Chapter 7: Personality in the Godhead

Person: the medievals applied it, not to God’s being, but to the distinctions within the Godhead (153). For us there is both personality of God and personality in God.

 

Chapter 8: Muddling the Trinitarian Dispute

Divine personality is not simply the human self infinitely expanded.

Chapter 9: The Doctrine of the Trinity

Gregory of Nyssa: the Trinity is a Platonic idea where the three persons are subsumed under the one idea of God just as three men are subsumed under the one idea of Man.

Shedd: There is a personality to the Godhead.  This is not the same as the person of the essence.

 

Chapter 11: God the Self-Revealed Infinite

Barth: Infinity is the plenitude of God’s perfections (Henry, 230).

Chapter 12: Divine Timelessness or Unlimited

Thesis:  God is timelessly eternal (239).  This is not the same thing as an “everlasting now.”

Chapter 13: The modern attack on the timeless God

Question: If God is timeless, how does he respond in time to humans? The answer lies in his sovereignty.

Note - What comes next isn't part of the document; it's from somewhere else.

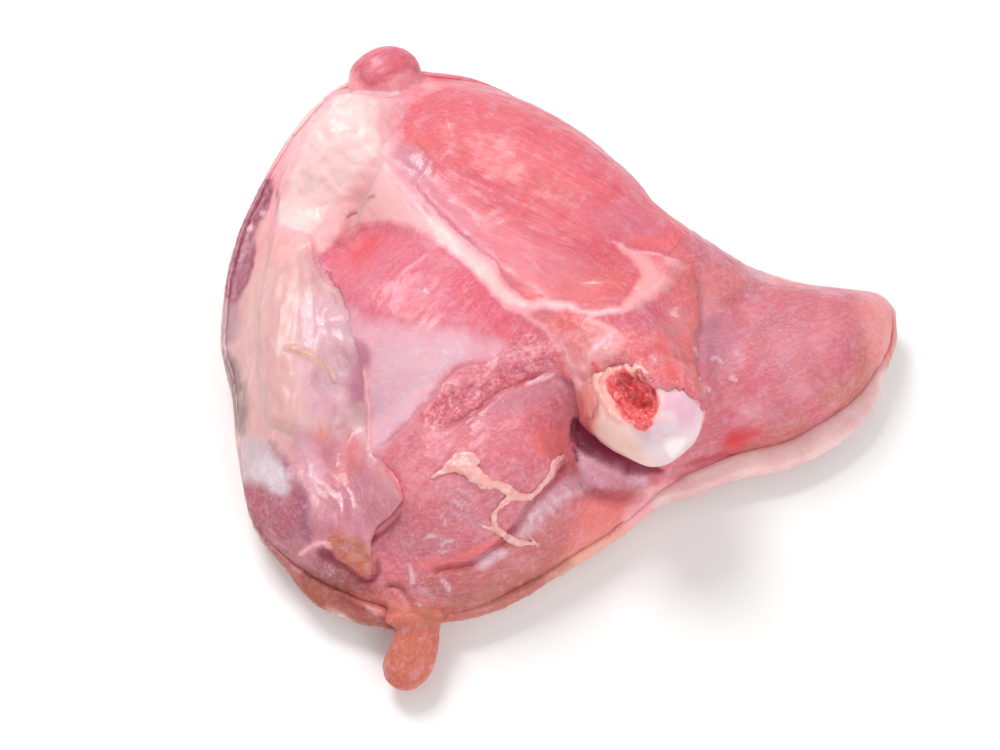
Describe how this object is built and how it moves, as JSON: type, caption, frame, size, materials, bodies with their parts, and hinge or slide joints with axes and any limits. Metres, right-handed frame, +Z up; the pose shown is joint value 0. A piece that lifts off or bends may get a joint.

Chapter 14: Divine Timelessness and Omniscience

Omniscience: God’s perfect knowledge of all things, actual or possible, past, present or future” (268).   “The biblical view implies that God is not in time; that there is no succession of ideas in the divine mind” (276).

Chapter 15: Immutability not borrowed from the Greeks

The changelessness predicated of an eternal being is different from the changelessness of a being in time (288).

Chapter 16: The Sovereignty of the Omnipotent God

God’s power is not exhausted by his universe.

Chapter 17: God’s Intellectual Attributes (very important chapter!!)

Thesis: God is the source and ground of all rational distinction (334).  The laws of logic are the architecture of God’s mind.  “The divine Logos is creative and revelatory.”

Revelation is divine self-disclosure.

Chapter 19: The Knowability of God

Incomprehensibility does not imply unknowability.

Chapter 20: Man’s Mind and God’s Mind

Our minds “coincide” in certain propositions, but not pantheistically (383).